One element still impresses me. The professor hosting everyone had this big blackboard and they wrote down the time of every charge, the weight of iron and charcoal, when they added a little chicken grit to juice up the slags, etc. I kept a little notebook for about an hour and then went native. He'd come over to check on my burn and asked why I wasn't taking notes any more. How did I keep time? Well, I breath about six times a minute so 60 breaths or so, it's time to add material, but if I'm watching I had this level just inside the stack that was low enough to add materials. How did I know how much iron to put in and how much charcoal? I had to interrupt him to unplug the taphole and got a nice flow of liquid slag and plugged it up again. How did I know that was the time, he asked?

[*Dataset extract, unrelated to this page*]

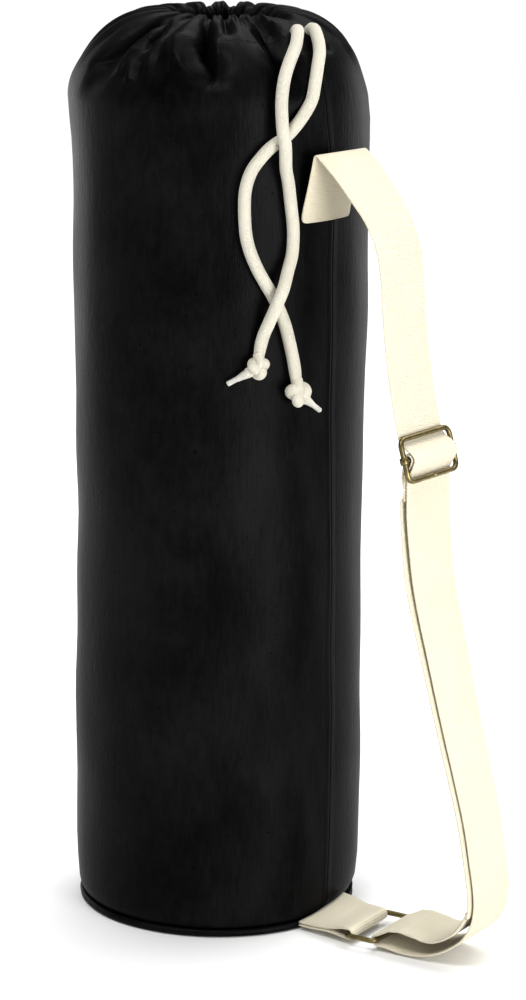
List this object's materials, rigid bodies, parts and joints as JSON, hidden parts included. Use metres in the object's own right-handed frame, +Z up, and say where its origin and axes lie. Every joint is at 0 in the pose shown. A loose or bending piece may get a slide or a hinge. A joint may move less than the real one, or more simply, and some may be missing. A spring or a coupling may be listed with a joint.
{
  "type": "yoga mat bag",
  "caption": "Upright cylindrical cotton bag for a rolled exercise mat, with a gathered drawcord mouth, knotted cord ends and an adjustable webbing shoulder strap on a wire ring.",
  "frame": {"origin": "centre of the round base, on the floor that the bag stands on", "axes": "+Z up along the bag, +X towards the side that carries the strap, +Y completes a right-handed frame"},
  "size_m": [0.3382, 0.202, 0.6345],
  "materials": {
    "black_cotton": "matte woven cotton canvas with a slubby yarn",
    "cream_cord": "matte braided cotton cord",
    "cream_webbing": "matte cotton webbing with fine crosswise ribs",
    "antique_brass": "darkened brass wire, half glossy",
    "clear_tip": "thin whitish plastic sleeve over the cord's end"
  },
  "bodies": {
    "root": {"bag_body": "black_cotton", "base_panel": "black_cotton", "base_welt": "black_cotton", "drawcord_hidden": "cream_cord", "drawcord_end_left": "cream_cord", "drawcord_end_right": "cream_cord", "knot_left": "cream_cord", "knot_right": "cream_cord", "tip_left": "clear_tip", "tip_right": "clear_tip", "strap_webbing": "cream_webbing", "slider_frame": "antique_brass", "slider_bar": "antique_brass", "ring": "antique_brass", "ring_tab": "cream_webbing"}
  },
  "joints": []
}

I said that I was listening to the fire. It was burbling a little and needed to clear its throat. So, how do you balance the air flow? I listen and adjust the air until it sounds smooth like a flute, get rid of the off-harmonics and correct the tone to be on-key. That earned a big smile from him. As to the charges of iron and charcoal, after an hour I have a pretty good idea of how much is right by seeing the stuff in the shovel we were using rather than measuring every little gram. Later he grabbed me and had me follow him over to another of the student stacks. That one sounded like it was gargling. He made a big show of coming over to my stack and holding a hand behind his ear for all to see him listening and to compare the two fires. A couple of gestures by the man, and I got to explain all the rest in English. I had the students tap the slag hole and adjust the air and they starting running a lot better.

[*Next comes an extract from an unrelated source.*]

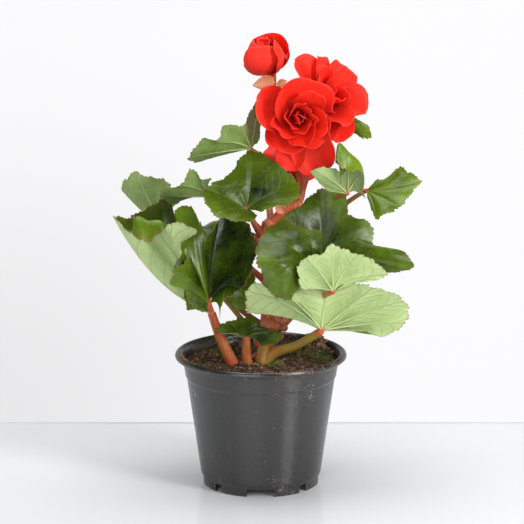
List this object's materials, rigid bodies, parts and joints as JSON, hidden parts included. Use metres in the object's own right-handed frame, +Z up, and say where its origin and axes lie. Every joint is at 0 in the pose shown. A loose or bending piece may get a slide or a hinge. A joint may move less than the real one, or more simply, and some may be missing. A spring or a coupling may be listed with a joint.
{
  "type": "potted begonia",
  "caption": "Tuberous begonia in a round plastic nursery pot, with thick fleshy stems, toothed lopsided leaves and double ruffled flowers on tall stalks.",
  "frame": {"origin": "on the pot's axis, on the surface the pot stands on", "axes": "+Z up along the pot's axis; -Y towards the side the picture shows; +X to the right in it"},
  "size_m": [0.2122, 0.1452, 0.3147],
  "materials": {
    "pot": "satin",
    "soil": "matte",
    "stem": "satin",
    "leaf": "satin",
    "petal": "matte"
  },
  "bodies": {
    "root": {"pot": "pot", "soil": "soil", "stems": "stem", "leaf_upper_left": "leaf", "leaf_top_left": "leaf", "leaf_left_high": "leaf", "leaf_far_left_back": "leaf", "leaf_left": "leaf", "leaf_centre_left": "leaf", "leaf_low": "leaf", "leaf_behind_left": "leaf", "leaf_centre": "leaf", "leaf_right": "leaf", "leaf_right_pale": "leaf", "leaf_front_right": "leaf", "leaf_upper_right": "leaf", "leaf_far_right": "leaf", "leaf_behind_bloom": "leaf", "leaf_back_high": "leaf", "leaf_back_left": "leaf", "leaf_back_right": "leaf", "leaf_back_low_left": "leaf", "leaf_back_low_right": "leaf", "bloom_front": "petal", "bloom_right": "petal", "bloom_low": "petal", "bloom_top": "petal", "bract_left": "stem", "bract_right": "stem", "stipule_low": "stem", "stipule_high": "stem", "bud_small": "petal"}
  },
  "joints": []
}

It's a science versus art thing. The old timers used to sing songs as a way to keep the pace. The retired prostitutes who operated the smelter's bellows would sing to regulate the air flow. There's a classic tamahagane song somewhere on the net and I can't find it.
 

Bruno

Administrator
Staff member
There is a big problem for the smiths as well.
The Japanese government only allows them to make 2 swords per month, and those need to be traditionally made.
At the same time, the people in Japan are only allowed traditional swords, because those are cultural artefacts, while a modern made katana is a weapon.

This hits the smiths coming and going. They are cut off from the international market for affordable swords, while the domestic market is kept small because of high prices. Starting out as a new smith in Japan is choosing a beggar's life. Only the ones who get recognized and gain a following can raise their prices. The number of suicides among smiths is skyrocketing, I have been told.

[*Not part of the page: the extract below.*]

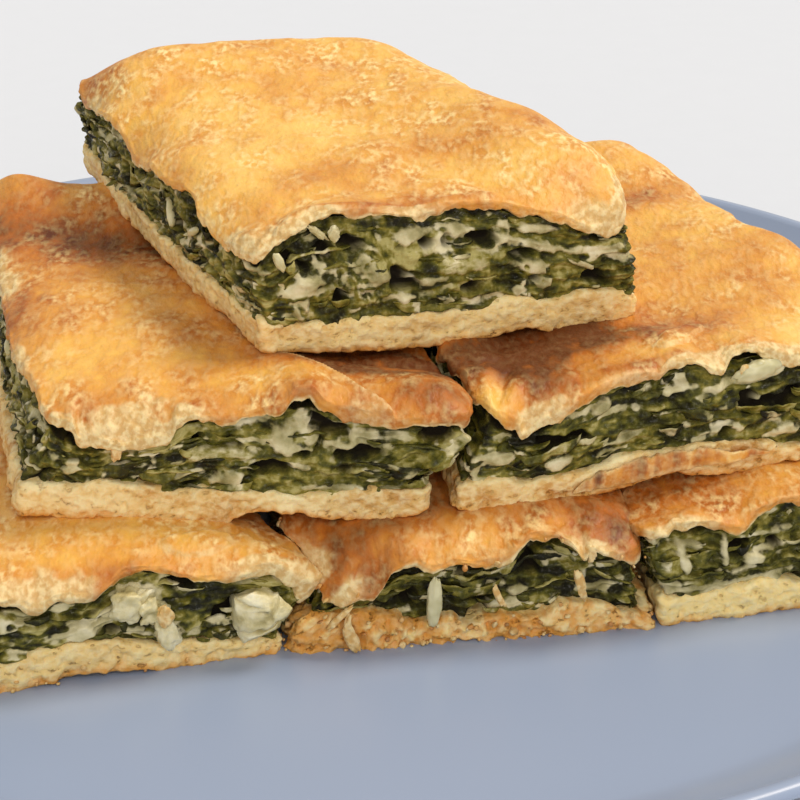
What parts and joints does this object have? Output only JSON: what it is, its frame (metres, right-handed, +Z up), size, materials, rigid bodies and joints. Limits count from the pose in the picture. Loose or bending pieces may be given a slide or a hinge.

Japan is trying very hard to preserve the old ways. But it is doing it in such a way that those old ways are at risk of dying out, or at least of losing valuable master to apprentice transmissions.
 

Bruno

Administrator
Staff member
It seems I was wrong. Almost all spots on the list have been filled i, in a short amount of time.
 

Bruno

Administrator
Staff member
The class is still cancelled but I've been communicating with the guy who was to teach it. He uses a mix of pig iron and chemically pure iron like Alfred pendray. Only he needs to buy it by the multiple metric ton.

I bought 5 pounds of this mix to smelt myself with his advice. And he smelted a 5 pound ingot for me from the same mix. This way i have a reference to compare with.

He's also told me how to forge it down in order to maximise cementite activity

1621


1622
 

Bruno

Administrator
Staff member
This is still not happening. However i acquainted the guy who was coming over and was going to teach. He sold me the raw material and one of his own ingots from the same material for comparison.

He also gave me lots of good information on working it. On Tuesday it was an auspicious day so i started forging to his instructions.

That's a 5lbs ingot. Ideally i would have used a powerhammer but i couldn't go to my friend for that because the ingot also needed a soak for 4 hours so i used my press. Thankfully I had the foresight to have the hydraulics built with a bypass valve for the 2nd stage to get the speed out of it.

This is where i stopped for the day. Next I'll cut it in 2 and draw a piece out into a useable bar. And then forge some slices for testing the ht and etching

1773


1774


1775
 

Victor Creazzi

King of Bondo
It's my understanding that the ingot has to be rimmed (creating a layer of low carbon steel on the skin) to act as a ductile shield to keep oxygen from entering any cracks that develop during the early forging of the ingot, as the large grain structure as smelted leaves the steel vulnerable to developing cracks. It's talked about in that Pendray / Verhoeven video.
 

Bruno

Administrator
Staff member
I have been told by several people who knew him personally, that Pendray's own methodologies changed significantly over the course of the years, and that his SOP had changed a lot since that video. It is correct that as-smelted, the grains are coarse. After smelting and cooling down, we roast the ingot in a kiln. Niko told me to stay below 1000 degrees, for several hours. This has the effect of normalizing the ingot and removing some of the coarseness. Plus it guarantees that you start forging with the entire ingot at proper temperature.

From there I start forging and indeed, the first cycles have to be done very gently. I was told to forge at lower heat than normally. Which was relatively easy because coming out of the kiln at a known temperature, I had a color reference. Every forging cycle, the temperature goes up and down around austenizing temperature.

Even so, it's a slower process than forging damascus and I really need to make my press go slow. First time I tried this using a press, the ingot got squashed open like a grape. Thankfully it was only part of an ingot, and not an expensive one but it taught me the virtue of patience when forging wootz. Howard once told me he had the same issue with his hammer when trying to go too fast on a wootz ingot (way back when he got one to play with).
 

32t

Active Member
My thoughts when reading this is that maybe going old school with an apprentice or two with hammers would be the way to go.:p
 

Bruno

Administrator
Staff member
Ah no it is not folded. That's just a bit of frown, caused by the fact that the top was wider than the bottom. That frownish thing you see is is a slight fold. It's about 1 mm deep I just need to forge it smooth.